Work required => Copy out, exactly and without additions, the lines from the one that contains "extrude(amount=-(2 * stop_half - 10), mode=Mode.SUBTRACT)" to the one that contains "before = set(bpy.data.objects)", both ends included.

Data entries =>
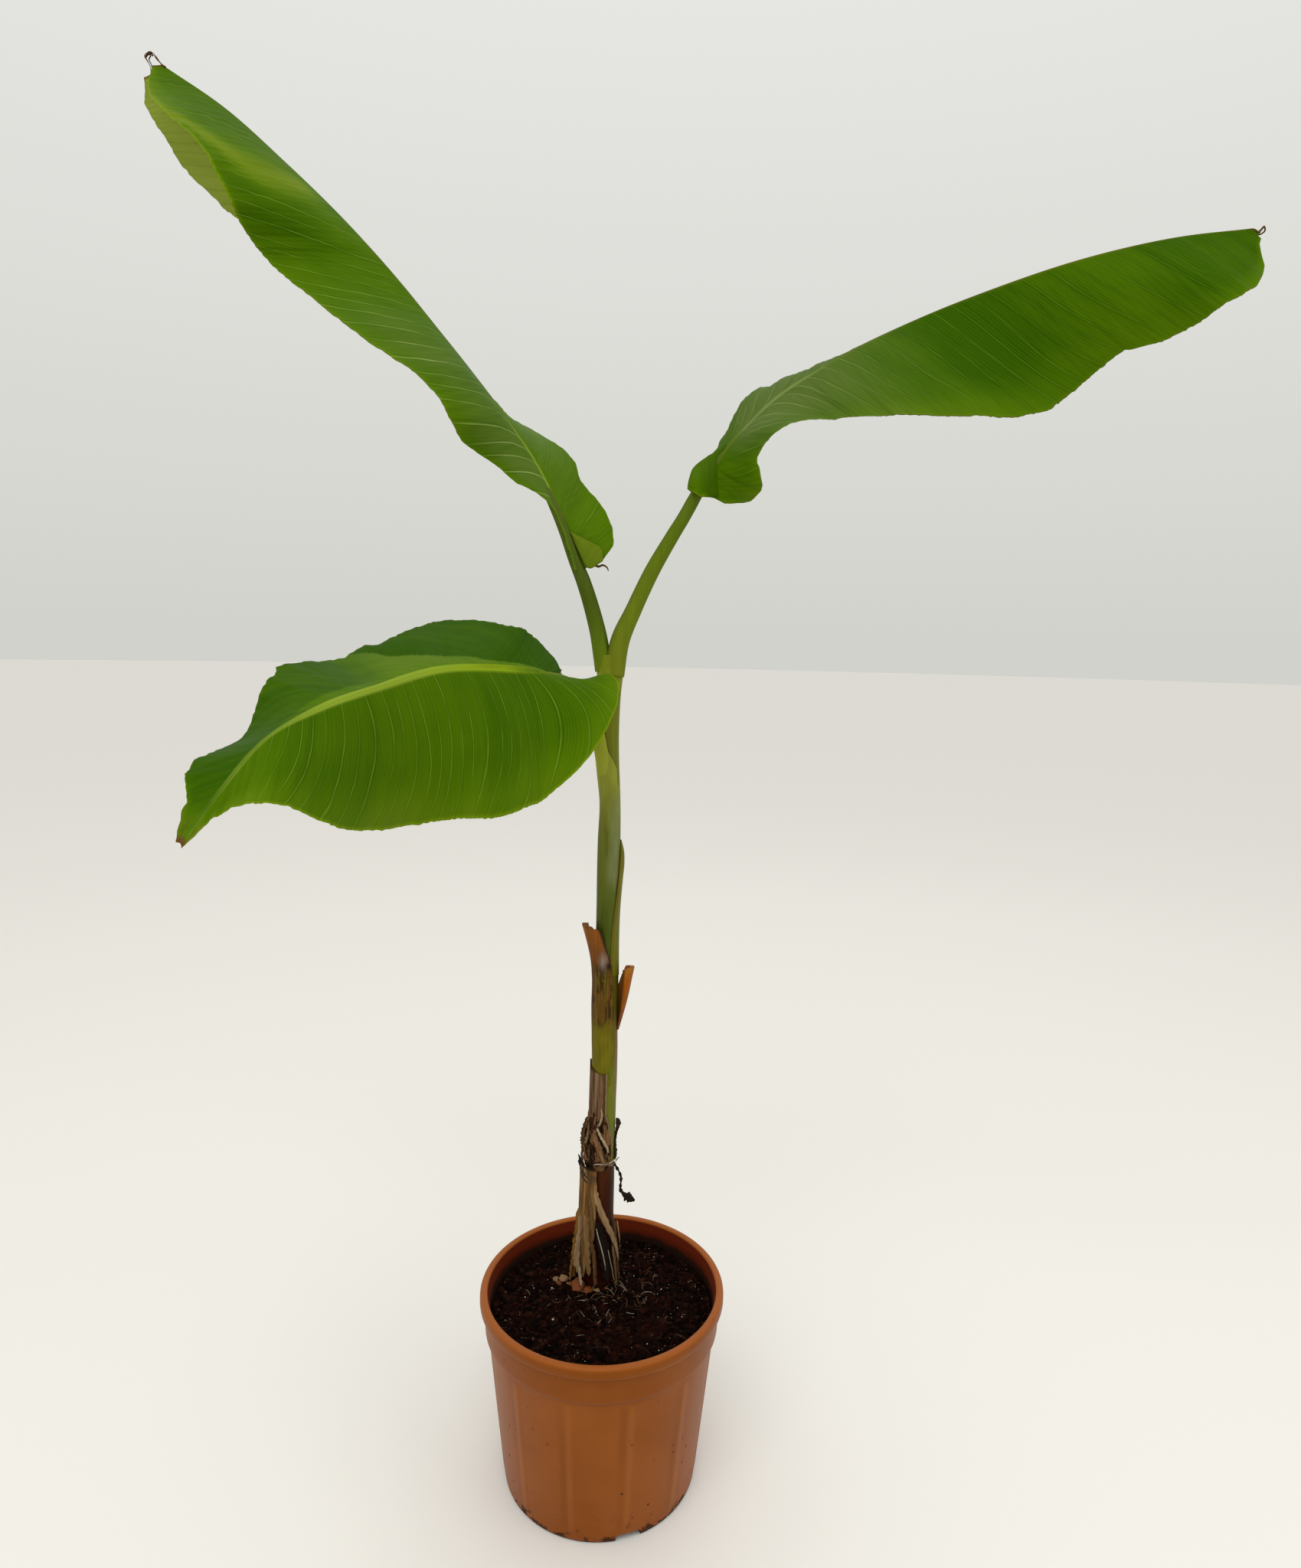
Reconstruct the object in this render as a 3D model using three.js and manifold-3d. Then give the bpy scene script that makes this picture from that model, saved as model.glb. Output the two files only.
==
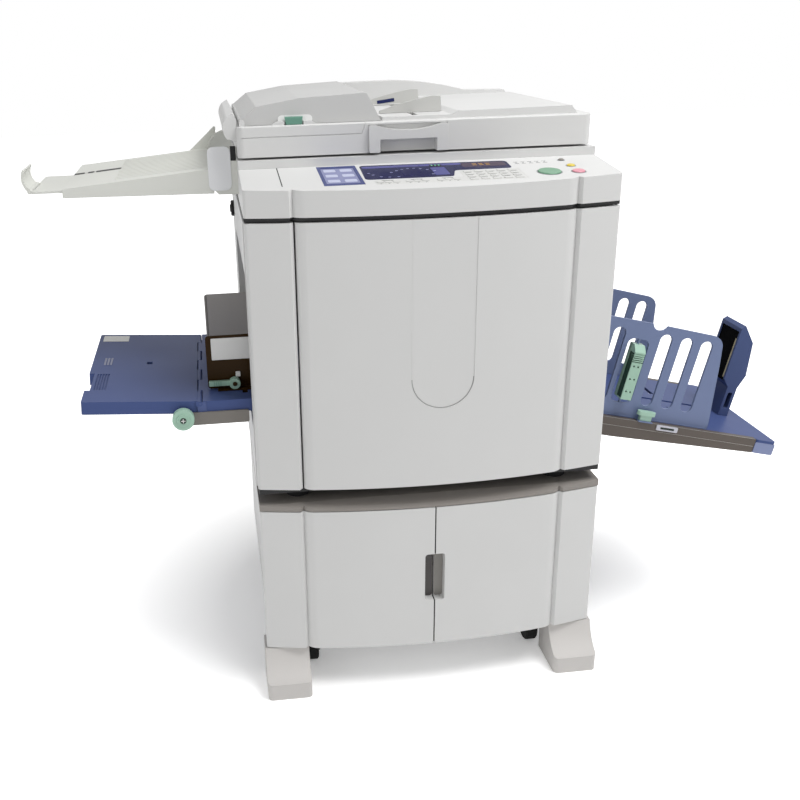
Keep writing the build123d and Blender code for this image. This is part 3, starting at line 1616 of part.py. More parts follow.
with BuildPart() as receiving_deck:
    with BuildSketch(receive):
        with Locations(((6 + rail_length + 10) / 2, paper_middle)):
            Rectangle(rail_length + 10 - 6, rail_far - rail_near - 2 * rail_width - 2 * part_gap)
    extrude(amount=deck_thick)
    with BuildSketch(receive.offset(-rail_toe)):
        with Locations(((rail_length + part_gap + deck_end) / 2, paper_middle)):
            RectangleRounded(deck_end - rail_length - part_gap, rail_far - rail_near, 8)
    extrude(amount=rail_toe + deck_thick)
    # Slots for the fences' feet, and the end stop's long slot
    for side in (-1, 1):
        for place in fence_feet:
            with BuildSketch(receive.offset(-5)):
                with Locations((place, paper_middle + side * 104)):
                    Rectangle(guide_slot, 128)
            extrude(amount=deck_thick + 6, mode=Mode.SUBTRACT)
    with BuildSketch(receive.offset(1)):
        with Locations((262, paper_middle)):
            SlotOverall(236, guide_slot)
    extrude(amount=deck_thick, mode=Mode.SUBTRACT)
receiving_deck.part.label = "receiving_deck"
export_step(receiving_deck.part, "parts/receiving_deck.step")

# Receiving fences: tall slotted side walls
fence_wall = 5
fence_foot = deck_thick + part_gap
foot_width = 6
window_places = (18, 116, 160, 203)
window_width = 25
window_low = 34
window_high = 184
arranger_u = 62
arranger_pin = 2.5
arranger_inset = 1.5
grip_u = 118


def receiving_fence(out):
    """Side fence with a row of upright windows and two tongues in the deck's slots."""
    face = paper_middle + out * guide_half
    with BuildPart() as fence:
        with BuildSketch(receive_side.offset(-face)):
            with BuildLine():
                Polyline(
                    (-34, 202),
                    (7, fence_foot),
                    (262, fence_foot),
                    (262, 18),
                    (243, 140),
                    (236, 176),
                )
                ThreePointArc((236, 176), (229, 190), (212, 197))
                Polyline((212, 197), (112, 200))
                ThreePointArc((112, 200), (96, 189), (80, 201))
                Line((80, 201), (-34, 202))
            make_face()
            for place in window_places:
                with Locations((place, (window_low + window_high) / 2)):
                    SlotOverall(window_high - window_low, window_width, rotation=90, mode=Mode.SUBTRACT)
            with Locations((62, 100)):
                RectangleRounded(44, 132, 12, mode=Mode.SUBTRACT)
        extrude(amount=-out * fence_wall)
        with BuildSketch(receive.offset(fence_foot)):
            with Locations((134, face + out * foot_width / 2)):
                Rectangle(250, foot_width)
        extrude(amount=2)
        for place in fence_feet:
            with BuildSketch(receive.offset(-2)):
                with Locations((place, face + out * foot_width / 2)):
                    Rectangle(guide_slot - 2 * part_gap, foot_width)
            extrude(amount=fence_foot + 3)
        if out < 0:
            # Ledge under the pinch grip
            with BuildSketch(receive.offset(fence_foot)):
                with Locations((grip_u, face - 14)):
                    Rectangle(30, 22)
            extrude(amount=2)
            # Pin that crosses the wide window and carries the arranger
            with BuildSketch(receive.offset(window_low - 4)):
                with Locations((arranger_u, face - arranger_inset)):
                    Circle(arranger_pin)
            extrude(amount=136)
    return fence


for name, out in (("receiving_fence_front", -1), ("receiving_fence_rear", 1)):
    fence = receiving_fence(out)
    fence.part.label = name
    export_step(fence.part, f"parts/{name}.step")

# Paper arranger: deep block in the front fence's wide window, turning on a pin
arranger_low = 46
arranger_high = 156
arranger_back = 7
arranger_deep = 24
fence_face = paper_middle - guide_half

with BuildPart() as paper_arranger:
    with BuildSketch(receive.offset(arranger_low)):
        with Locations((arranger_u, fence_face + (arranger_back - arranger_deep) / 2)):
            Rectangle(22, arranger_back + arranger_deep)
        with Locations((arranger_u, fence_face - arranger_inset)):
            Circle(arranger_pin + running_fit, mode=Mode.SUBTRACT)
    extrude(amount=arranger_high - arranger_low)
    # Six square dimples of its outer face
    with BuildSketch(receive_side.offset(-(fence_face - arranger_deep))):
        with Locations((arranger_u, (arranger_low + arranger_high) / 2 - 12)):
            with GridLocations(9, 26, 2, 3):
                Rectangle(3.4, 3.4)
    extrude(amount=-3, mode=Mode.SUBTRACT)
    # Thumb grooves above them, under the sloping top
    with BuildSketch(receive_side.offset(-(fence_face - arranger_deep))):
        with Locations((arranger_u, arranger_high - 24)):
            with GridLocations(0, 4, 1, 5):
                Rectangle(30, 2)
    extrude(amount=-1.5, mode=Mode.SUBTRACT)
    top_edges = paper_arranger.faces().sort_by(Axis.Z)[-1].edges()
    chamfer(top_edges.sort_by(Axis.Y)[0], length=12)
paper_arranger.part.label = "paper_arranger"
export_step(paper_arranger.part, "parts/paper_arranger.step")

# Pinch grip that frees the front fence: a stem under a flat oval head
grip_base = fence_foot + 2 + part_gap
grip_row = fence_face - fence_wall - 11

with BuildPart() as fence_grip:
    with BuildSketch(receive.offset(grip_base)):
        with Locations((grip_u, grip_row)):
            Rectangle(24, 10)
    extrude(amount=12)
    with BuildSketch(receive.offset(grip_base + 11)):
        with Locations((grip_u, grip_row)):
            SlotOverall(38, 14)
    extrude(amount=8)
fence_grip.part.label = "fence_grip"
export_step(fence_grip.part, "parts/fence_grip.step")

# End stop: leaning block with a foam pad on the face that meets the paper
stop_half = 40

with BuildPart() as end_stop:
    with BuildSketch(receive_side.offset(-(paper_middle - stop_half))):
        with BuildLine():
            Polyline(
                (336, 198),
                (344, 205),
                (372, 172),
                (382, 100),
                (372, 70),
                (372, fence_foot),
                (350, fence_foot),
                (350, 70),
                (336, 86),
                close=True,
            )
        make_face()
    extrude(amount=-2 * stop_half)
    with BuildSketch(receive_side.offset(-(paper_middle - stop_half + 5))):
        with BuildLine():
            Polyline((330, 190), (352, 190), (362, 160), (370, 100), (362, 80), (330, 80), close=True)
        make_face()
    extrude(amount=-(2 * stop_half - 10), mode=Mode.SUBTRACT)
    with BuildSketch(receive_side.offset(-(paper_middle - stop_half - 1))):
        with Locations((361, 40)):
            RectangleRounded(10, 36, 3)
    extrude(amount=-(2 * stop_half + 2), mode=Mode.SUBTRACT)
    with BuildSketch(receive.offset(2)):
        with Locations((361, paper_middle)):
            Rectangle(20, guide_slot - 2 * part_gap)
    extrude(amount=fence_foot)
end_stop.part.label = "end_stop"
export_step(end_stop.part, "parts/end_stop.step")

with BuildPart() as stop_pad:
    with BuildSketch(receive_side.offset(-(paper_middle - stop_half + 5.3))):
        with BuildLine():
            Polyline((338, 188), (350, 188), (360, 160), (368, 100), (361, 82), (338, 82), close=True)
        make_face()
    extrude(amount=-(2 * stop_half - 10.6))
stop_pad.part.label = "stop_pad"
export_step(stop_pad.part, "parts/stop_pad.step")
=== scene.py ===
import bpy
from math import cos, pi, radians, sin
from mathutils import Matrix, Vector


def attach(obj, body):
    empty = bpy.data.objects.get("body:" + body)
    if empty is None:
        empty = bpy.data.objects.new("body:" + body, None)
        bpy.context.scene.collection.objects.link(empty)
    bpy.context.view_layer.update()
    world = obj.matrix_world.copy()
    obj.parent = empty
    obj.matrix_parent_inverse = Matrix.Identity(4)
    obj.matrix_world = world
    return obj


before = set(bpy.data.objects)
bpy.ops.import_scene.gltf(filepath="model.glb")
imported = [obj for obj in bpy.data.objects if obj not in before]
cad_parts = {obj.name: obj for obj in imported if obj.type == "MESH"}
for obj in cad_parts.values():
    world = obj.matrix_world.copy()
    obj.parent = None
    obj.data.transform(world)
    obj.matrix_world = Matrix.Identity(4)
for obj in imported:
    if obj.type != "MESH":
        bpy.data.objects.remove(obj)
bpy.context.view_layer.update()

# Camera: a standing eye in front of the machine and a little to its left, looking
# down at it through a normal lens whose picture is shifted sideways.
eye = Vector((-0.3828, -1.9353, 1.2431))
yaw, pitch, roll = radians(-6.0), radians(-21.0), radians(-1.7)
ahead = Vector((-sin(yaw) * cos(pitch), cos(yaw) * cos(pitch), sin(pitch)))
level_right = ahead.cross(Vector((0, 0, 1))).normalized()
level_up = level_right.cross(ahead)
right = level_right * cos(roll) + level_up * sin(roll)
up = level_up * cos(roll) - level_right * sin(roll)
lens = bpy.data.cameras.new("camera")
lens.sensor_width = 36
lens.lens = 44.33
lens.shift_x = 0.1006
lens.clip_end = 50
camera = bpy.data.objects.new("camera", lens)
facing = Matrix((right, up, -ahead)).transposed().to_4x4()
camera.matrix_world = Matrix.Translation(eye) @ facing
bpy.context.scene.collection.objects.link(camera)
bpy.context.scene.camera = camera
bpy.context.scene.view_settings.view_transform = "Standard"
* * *
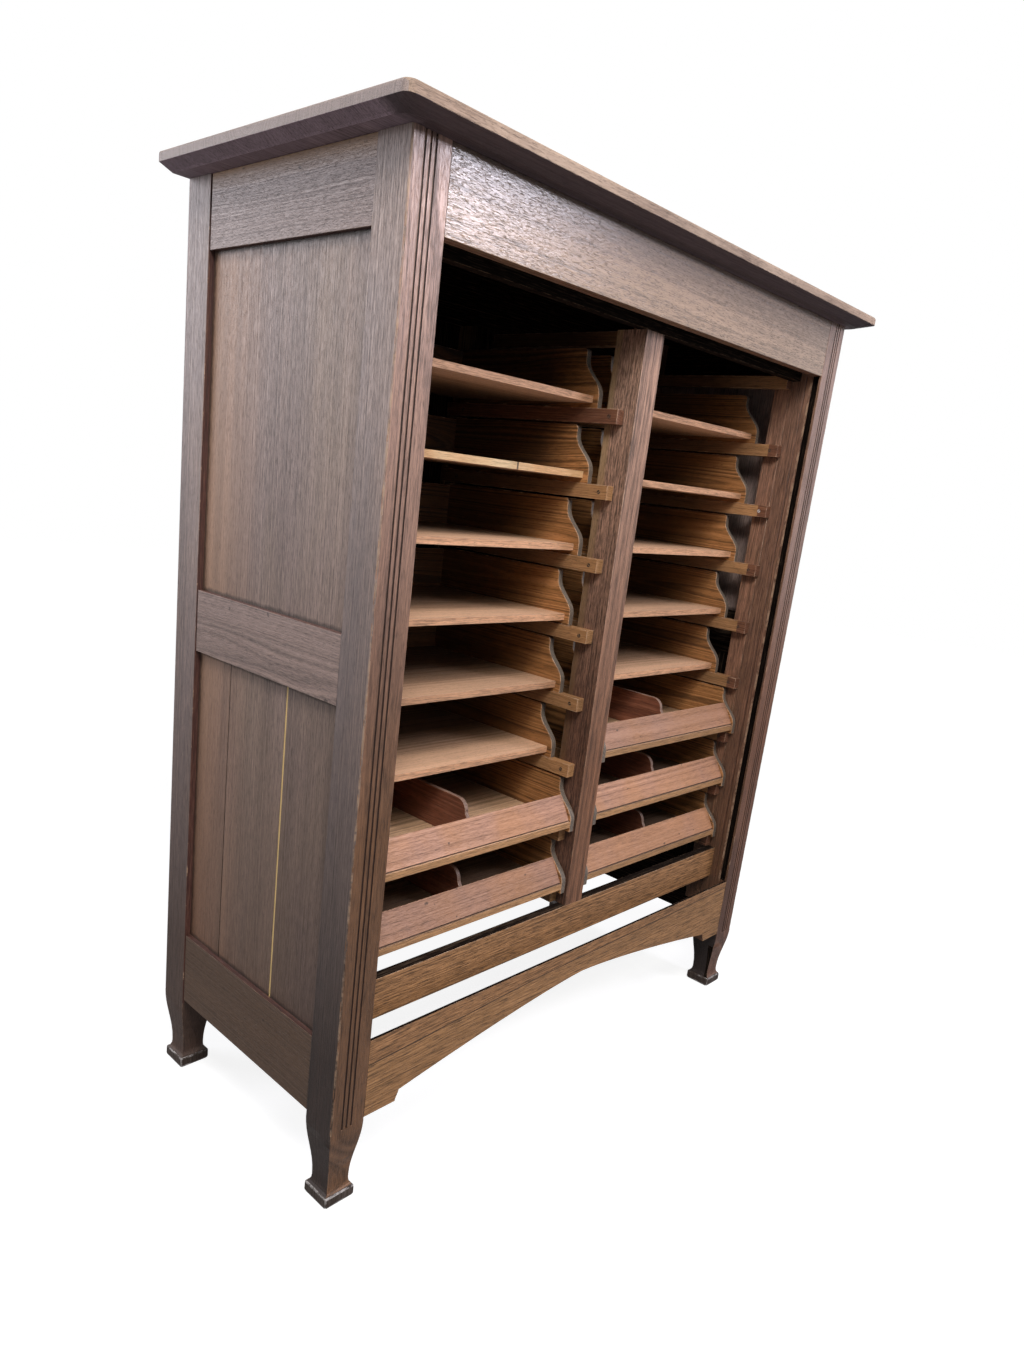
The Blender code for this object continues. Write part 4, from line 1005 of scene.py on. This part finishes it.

Result for this exercise =>
    extrude(amount=-(2 * stop_half - 10), mode=Mode.SUBTRACT)
    with BuildSketch(receive_side.offset(-(paper_middle - stop_half - 1))):
        with Locations((361, 40)):
            RectangleRounded(10, 36, 3)
    extrude(amount=-(2 * stop_half + 2), mode=Mode.SUBTRACT)
    with BuildSketch(receive.offset(2)):
        with Locations((361, paper_middle)):
            Rectangle(20, guide_slot - 2 * part_gap)
    extrude(amount=fence_foot)
end_stop.part.label = "end_stop"
export_step(end_stop.part, "parts/end_stop.step")

with BuildPart() as stop_pad:
    with BuildSketch(receive_side.offset(-(paper_middle - stop_half + 5.3))):
        with BuildLine():
            Polyline((338, 188), (350, 188), (360, 160), (368, 100), (361, 82), (338, 82), close=True)
        make_face()
    extrude(amount=-(2 * stop_half - 10.6))
stop_pad.part.label = "stop_pad"
export_step(stop_pad.part, "parts/stop_pad.step")
=== scene.py ===
import bpy
from math import cos, pi, radians, sin
from mathutils import Matrix, Vector


def attach(obj, body):
    empty = bpy.data.objects.get("body:" + body)
    if empty is None:
        empty = bpy.data.objects.new("body:" + body, None)
        bpy.context.scene.collection.objects.link(empty)
    bpy.context.view_layer.update()
    world = obj.matrix_world.copy()
    obj.parent = empty
    obj.matrix_parent_inverse = Matrix.Identity(4)
    obj.matrix_world = world
    return obj


before = set(bpy.data.objects)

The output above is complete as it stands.